> _DIRECTIVE_: Where does the string "handed" appear? Copy every line of the entries below that holds it.

> _DATASET CONTENT_:
++++++++

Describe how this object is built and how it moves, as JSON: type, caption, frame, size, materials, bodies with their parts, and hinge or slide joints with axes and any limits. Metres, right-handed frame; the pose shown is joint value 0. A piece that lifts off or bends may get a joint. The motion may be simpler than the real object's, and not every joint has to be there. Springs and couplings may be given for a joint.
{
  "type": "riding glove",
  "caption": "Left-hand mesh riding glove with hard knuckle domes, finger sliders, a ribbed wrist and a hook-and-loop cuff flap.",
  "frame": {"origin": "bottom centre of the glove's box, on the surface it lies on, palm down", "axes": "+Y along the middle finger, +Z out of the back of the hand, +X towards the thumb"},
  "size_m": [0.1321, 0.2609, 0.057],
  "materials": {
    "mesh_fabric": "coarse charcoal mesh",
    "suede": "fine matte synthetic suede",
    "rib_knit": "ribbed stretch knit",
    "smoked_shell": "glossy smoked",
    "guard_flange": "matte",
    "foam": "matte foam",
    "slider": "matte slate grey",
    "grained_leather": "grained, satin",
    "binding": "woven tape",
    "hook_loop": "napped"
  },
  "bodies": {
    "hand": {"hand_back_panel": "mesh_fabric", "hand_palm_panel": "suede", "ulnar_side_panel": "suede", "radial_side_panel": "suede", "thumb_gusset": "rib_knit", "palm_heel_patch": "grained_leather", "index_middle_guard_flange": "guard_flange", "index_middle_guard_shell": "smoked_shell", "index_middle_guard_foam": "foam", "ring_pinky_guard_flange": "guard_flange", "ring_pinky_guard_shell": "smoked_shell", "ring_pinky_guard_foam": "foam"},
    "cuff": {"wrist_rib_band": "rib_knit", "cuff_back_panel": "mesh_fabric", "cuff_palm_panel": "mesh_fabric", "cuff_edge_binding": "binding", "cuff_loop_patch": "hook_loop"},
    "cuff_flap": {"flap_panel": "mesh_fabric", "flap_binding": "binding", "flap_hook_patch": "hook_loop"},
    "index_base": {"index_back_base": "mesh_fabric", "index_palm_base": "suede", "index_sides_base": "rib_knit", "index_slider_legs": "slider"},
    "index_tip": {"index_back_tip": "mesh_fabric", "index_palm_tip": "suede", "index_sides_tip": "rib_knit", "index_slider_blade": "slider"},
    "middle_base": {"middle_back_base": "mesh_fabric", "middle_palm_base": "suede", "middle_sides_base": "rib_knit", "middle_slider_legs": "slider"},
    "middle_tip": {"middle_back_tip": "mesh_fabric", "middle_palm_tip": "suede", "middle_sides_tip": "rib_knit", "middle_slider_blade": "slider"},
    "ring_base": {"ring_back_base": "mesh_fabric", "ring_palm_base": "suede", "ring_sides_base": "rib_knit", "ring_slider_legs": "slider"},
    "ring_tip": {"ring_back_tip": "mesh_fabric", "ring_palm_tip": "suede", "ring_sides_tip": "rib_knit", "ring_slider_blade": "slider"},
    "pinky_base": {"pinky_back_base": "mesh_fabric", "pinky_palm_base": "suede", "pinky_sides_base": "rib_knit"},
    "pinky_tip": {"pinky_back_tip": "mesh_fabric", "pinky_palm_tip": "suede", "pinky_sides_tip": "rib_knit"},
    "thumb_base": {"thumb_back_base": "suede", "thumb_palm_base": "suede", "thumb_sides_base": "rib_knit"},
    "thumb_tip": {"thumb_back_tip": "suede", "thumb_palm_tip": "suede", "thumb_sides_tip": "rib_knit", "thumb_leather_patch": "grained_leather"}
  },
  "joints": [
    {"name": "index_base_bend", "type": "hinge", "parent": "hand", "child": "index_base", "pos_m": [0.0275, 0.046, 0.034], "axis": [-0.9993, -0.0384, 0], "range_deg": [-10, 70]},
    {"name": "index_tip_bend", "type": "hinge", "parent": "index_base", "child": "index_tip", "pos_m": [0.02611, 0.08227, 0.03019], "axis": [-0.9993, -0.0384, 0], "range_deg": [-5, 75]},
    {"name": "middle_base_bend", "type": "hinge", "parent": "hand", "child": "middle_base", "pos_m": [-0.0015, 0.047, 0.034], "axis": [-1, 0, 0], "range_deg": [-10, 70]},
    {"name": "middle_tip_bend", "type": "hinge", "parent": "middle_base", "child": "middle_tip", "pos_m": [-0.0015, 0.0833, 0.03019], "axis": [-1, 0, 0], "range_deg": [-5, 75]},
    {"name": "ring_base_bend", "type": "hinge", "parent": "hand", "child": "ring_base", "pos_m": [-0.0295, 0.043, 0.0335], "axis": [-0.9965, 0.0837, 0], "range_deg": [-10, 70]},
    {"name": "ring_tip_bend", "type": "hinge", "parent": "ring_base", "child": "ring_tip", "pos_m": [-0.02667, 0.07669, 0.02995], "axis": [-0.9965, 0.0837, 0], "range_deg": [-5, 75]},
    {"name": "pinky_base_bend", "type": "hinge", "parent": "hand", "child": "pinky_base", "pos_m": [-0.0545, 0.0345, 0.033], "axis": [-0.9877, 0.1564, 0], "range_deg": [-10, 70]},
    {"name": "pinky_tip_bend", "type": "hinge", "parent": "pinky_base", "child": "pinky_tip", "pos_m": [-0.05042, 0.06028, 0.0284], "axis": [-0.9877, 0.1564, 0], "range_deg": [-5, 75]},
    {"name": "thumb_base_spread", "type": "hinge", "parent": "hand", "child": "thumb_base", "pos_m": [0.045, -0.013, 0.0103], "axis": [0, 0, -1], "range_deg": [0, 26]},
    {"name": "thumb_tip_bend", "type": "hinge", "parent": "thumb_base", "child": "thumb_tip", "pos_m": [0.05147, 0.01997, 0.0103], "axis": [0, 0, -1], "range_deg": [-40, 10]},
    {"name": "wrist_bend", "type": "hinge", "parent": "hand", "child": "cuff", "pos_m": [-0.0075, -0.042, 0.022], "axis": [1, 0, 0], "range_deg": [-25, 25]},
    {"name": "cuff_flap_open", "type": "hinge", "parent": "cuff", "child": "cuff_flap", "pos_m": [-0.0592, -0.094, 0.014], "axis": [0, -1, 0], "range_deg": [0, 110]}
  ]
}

++++++++

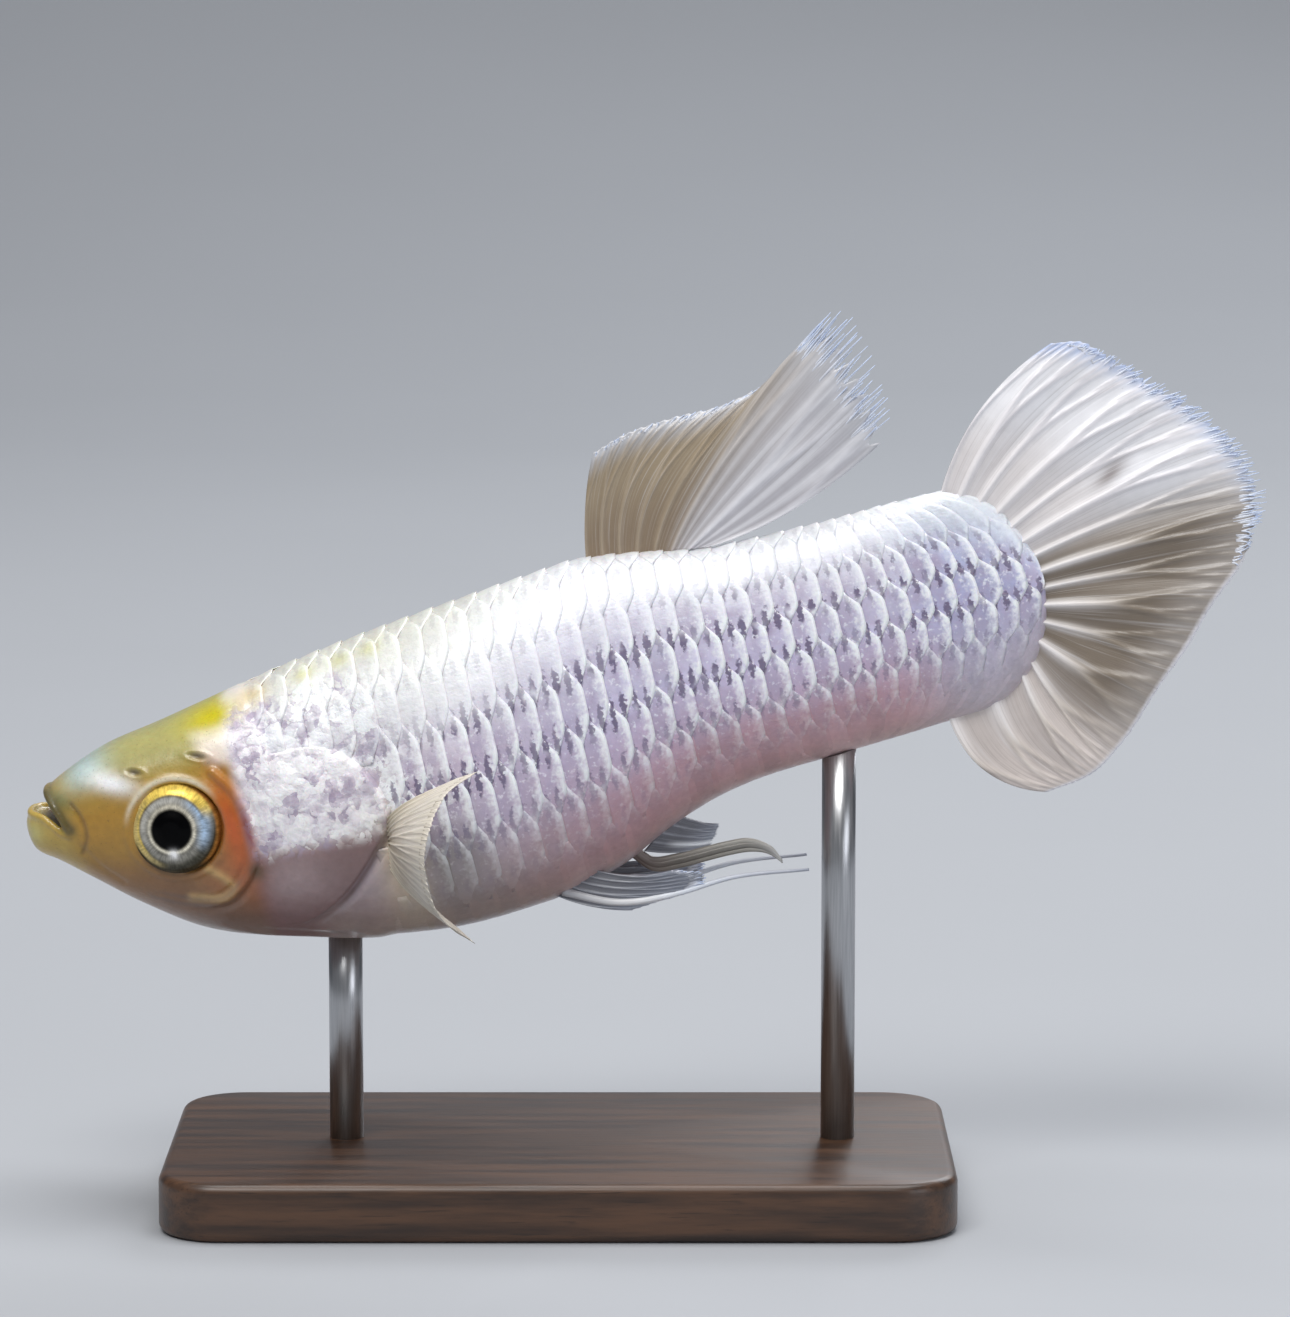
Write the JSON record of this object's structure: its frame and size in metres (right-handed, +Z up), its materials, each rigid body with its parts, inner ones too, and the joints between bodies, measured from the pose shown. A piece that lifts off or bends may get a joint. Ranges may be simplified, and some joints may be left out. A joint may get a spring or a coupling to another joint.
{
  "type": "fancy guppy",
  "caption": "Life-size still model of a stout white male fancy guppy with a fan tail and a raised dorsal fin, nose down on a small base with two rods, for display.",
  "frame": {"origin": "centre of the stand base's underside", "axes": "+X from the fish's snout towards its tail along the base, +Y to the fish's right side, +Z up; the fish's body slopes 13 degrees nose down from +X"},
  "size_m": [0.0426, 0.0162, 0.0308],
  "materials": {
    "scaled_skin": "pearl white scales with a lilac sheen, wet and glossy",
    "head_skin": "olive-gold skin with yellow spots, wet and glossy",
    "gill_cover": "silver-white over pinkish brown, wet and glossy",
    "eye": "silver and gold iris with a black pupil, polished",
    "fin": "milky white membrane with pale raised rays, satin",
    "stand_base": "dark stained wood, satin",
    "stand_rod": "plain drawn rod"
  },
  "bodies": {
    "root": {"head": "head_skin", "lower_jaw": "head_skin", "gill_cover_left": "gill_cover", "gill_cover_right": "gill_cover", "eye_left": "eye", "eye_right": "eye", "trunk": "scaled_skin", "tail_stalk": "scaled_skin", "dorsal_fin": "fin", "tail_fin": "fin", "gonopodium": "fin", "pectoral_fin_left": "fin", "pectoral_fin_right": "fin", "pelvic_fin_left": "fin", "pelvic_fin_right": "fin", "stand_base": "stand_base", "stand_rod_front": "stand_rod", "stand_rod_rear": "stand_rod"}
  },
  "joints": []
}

++++++++

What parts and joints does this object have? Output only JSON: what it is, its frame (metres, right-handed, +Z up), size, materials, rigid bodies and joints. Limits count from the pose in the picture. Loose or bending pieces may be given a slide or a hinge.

++++++++

> _REPLY TO THE EXERCISE_:
Describe how this object is built and how it moves, as JSON: type, caption, frame, size, materials, bodies with their parts, and hinge or slide joints with axes and any limits. Metres, right-handed frame; the pose shown is joint value 0. A piece that lifts off or bends may get a joint. The motion may be simpler than the real object's, and not every joint has to be there. Springs and couplings may be given for a joint.
Write the JSON record of this object's structure: its frame and size in metres (right-handed, +Z up), its materials, each rigid body with its parts, inner ones too, and the joints between bodies, measured from the pose shown. A piece that lifts off or bends may get a joint. Ranges may be simplified, and some joints may be left out. A joint may get a spring or a coupling to another joint.
What parts and joints does this object have? Output only JSON: what it is, its frame (metres, right-handed, +Z up), size, materials, rigid bodies and joints. Limits count from the pose in the picture. Loose or bending pieces may be given a slide or a hinge.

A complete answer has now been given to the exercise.